**WHAT TO DO:**
Using the data below, copy each line that includes the word "link".

**RECORD EXTRACTS:**
──────
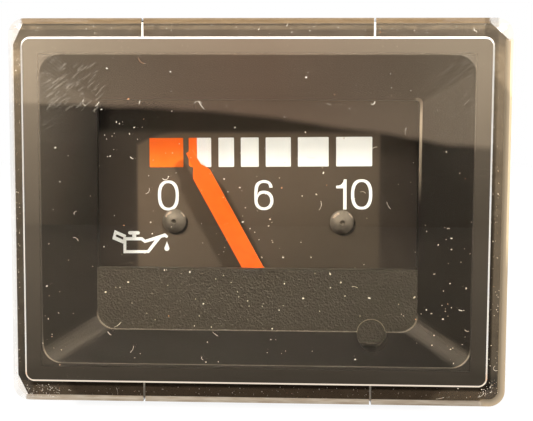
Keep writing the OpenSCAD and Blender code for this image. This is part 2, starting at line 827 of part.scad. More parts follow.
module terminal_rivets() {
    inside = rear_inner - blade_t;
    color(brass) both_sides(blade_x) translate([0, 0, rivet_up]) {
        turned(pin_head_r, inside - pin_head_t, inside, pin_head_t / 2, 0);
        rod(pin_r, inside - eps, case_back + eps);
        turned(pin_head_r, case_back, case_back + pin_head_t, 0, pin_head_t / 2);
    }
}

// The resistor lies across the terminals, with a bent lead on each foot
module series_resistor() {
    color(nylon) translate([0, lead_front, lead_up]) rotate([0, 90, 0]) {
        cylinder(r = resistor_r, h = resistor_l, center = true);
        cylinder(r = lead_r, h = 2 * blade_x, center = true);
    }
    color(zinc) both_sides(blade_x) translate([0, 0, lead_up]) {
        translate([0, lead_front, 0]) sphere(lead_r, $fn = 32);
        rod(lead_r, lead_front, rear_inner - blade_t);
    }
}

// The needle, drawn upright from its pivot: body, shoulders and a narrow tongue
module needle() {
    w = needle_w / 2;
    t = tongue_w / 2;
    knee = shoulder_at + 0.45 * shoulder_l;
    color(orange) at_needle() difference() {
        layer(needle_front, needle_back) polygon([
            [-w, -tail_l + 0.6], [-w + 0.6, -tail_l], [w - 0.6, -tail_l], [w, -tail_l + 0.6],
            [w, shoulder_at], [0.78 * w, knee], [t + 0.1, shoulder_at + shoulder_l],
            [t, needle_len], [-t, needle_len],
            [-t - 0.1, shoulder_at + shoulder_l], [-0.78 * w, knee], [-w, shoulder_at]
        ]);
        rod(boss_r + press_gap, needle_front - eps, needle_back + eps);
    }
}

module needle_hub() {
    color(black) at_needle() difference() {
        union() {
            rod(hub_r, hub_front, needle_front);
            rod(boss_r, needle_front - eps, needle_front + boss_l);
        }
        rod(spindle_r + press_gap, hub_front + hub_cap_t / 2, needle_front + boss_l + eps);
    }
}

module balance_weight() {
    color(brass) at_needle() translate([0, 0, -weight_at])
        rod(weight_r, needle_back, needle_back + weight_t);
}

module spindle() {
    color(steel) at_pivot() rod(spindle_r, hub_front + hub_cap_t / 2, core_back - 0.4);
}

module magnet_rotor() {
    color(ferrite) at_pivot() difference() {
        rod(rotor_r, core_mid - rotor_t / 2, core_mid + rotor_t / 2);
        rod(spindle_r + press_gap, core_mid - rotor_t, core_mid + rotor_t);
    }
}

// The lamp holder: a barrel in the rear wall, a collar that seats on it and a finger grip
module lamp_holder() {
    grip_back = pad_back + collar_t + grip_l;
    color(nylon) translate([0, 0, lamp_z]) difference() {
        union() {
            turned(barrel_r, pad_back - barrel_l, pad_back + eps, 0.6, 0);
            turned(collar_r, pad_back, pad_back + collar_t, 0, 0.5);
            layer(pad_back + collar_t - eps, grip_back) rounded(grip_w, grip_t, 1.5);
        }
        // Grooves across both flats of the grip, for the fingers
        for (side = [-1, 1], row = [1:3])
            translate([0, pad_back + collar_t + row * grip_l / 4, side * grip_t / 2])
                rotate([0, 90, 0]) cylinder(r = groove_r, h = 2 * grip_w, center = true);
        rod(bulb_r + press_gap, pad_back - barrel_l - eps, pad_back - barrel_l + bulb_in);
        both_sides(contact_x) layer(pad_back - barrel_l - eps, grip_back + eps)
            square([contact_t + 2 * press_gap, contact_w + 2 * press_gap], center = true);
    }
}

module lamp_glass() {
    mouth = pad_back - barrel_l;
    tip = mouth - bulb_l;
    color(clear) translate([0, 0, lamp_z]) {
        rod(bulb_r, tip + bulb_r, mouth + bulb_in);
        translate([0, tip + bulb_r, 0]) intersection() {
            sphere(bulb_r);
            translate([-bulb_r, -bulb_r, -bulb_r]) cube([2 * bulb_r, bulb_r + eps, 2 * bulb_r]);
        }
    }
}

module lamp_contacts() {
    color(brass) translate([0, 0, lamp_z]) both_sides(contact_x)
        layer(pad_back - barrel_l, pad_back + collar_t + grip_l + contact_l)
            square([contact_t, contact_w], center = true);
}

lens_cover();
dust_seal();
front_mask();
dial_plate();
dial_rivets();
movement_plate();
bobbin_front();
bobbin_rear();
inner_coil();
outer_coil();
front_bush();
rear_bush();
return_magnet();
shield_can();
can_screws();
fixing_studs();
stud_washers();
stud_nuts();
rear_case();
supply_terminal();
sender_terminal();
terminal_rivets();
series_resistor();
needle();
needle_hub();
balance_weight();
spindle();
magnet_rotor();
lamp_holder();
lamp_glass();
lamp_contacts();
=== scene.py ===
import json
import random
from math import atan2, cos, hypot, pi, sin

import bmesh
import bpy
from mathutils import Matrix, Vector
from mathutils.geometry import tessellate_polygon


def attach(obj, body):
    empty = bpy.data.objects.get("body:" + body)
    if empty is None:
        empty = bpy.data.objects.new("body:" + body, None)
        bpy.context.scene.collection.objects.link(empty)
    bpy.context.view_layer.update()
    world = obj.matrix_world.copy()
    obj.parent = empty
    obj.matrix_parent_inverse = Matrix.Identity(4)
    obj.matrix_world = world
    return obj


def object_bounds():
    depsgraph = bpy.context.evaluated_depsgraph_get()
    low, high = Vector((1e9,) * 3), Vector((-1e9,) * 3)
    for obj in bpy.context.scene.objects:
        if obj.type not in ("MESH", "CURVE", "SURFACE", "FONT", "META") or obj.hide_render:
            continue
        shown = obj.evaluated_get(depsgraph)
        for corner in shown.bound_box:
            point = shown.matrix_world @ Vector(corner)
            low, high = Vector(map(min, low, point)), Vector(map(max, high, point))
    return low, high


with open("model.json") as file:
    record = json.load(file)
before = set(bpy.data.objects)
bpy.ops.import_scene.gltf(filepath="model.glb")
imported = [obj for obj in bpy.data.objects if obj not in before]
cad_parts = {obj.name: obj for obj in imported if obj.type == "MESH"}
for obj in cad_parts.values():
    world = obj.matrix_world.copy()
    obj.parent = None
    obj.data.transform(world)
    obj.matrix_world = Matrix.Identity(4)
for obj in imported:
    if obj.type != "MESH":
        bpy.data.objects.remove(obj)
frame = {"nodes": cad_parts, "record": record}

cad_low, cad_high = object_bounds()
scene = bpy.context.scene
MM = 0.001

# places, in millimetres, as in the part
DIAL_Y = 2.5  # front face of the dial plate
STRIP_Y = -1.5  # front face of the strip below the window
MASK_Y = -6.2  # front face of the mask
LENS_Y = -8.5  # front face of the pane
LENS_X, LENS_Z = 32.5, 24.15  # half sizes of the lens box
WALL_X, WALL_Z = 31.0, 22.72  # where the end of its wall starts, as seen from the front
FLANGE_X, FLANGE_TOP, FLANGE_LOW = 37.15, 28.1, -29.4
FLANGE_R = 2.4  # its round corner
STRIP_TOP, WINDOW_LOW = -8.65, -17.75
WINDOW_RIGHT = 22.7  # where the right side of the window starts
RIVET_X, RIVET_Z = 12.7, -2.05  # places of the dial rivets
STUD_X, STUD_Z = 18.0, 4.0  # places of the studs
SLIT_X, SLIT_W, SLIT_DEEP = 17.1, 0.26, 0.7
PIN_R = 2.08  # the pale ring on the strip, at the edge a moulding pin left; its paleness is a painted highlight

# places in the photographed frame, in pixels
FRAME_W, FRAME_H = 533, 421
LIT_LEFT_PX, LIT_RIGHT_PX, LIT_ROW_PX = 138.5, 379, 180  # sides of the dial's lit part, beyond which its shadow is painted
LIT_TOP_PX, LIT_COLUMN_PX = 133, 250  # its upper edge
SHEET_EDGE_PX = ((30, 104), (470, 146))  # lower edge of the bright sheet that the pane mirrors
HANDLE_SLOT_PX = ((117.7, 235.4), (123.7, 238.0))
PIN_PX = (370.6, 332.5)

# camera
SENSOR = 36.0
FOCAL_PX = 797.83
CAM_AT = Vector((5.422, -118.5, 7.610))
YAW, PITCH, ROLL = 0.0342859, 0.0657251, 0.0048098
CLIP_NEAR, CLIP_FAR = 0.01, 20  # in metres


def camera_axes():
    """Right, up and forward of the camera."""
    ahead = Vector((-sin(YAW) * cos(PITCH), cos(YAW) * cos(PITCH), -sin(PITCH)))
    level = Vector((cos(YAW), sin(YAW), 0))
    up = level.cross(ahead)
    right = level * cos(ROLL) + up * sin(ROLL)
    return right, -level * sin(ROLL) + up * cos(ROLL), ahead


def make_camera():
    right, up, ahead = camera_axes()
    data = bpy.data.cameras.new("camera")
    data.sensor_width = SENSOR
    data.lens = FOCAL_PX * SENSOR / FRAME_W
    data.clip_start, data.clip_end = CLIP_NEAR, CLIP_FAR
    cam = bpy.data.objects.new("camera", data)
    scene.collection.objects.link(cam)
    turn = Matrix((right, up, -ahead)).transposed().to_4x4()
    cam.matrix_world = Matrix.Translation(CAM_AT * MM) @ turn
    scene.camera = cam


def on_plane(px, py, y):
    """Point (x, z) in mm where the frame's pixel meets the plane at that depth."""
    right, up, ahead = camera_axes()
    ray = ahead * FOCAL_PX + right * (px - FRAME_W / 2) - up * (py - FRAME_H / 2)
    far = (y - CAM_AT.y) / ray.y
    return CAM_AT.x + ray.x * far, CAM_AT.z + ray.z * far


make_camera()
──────
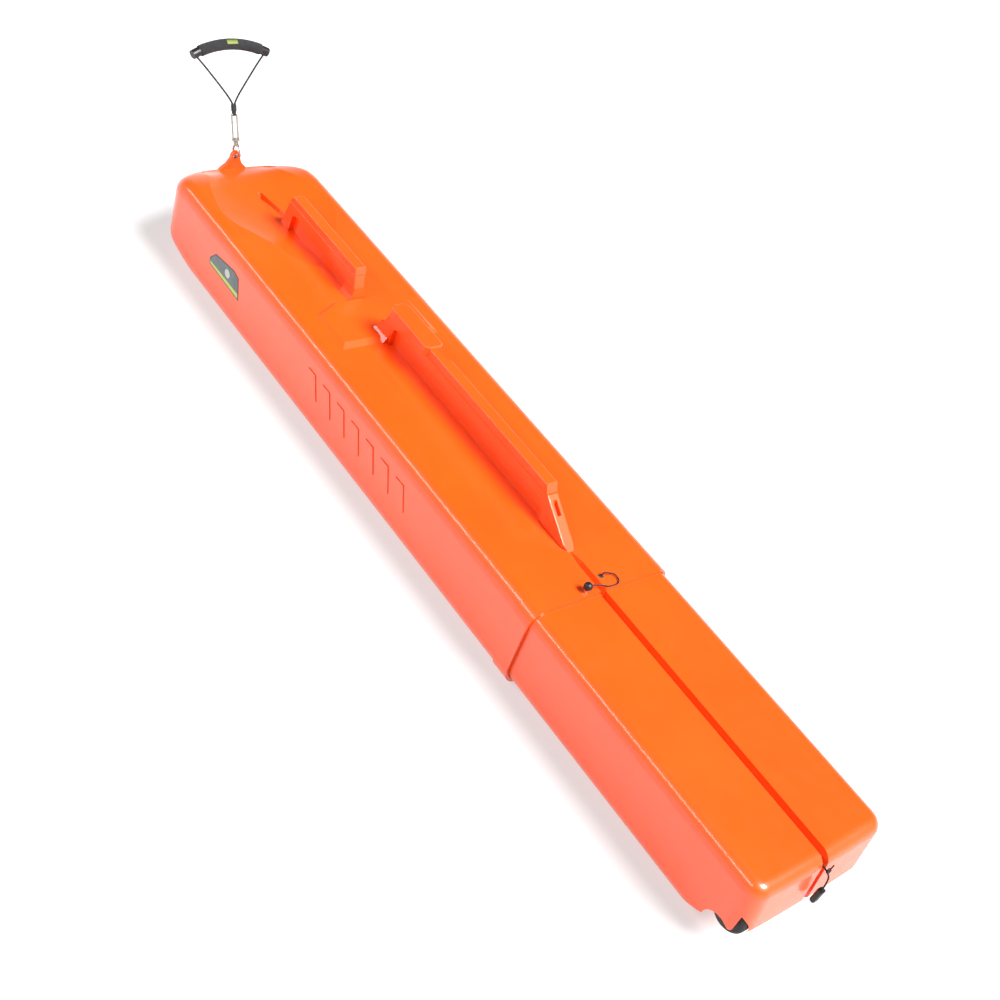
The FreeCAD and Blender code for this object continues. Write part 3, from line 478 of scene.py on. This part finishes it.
──────
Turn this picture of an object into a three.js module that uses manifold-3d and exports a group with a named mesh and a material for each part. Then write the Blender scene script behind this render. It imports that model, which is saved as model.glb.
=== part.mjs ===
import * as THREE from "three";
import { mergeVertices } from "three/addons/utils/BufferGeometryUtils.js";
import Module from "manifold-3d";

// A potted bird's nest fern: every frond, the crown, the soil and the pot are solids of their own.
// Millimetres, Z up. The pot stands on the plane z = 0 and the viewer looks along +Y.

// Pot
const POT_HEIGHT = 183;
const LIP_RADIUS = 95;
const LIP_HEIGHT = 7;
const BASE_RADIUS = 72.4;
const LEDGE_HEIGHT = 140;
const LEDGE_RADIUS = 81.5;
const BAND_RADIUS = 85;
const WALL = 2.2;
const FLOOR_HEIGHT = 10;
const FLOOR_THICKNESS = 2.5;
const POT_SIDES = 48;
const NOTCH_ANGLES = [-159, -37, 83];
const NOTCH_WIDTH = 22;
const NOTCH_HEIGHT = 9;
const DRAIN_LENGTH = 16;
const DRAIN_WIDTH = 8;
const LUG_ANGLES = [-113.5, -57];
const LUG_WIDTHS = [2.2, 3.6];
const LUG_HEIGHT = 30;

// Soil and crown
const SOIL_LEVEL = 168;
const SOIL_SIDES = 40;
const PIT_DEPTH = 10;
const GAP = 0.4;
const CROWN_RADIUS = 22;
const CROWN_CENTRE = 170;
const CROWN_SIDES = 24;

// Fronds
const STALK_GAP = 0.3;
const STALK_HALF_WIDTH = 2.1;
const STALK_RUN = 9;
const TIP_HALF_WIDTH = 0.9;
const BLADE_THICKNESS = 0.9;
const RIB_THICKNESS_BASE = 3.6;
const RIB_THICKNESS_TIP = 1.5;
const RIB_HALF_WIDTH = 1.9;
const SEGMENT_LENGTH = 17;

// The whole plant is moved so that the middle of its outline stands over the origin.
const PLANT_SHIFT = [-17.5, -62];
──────
**CORRECT ANSWER:**
        bpy.context.scene.collection.objects.link(empty)
    scene.collection.objects.link(cam)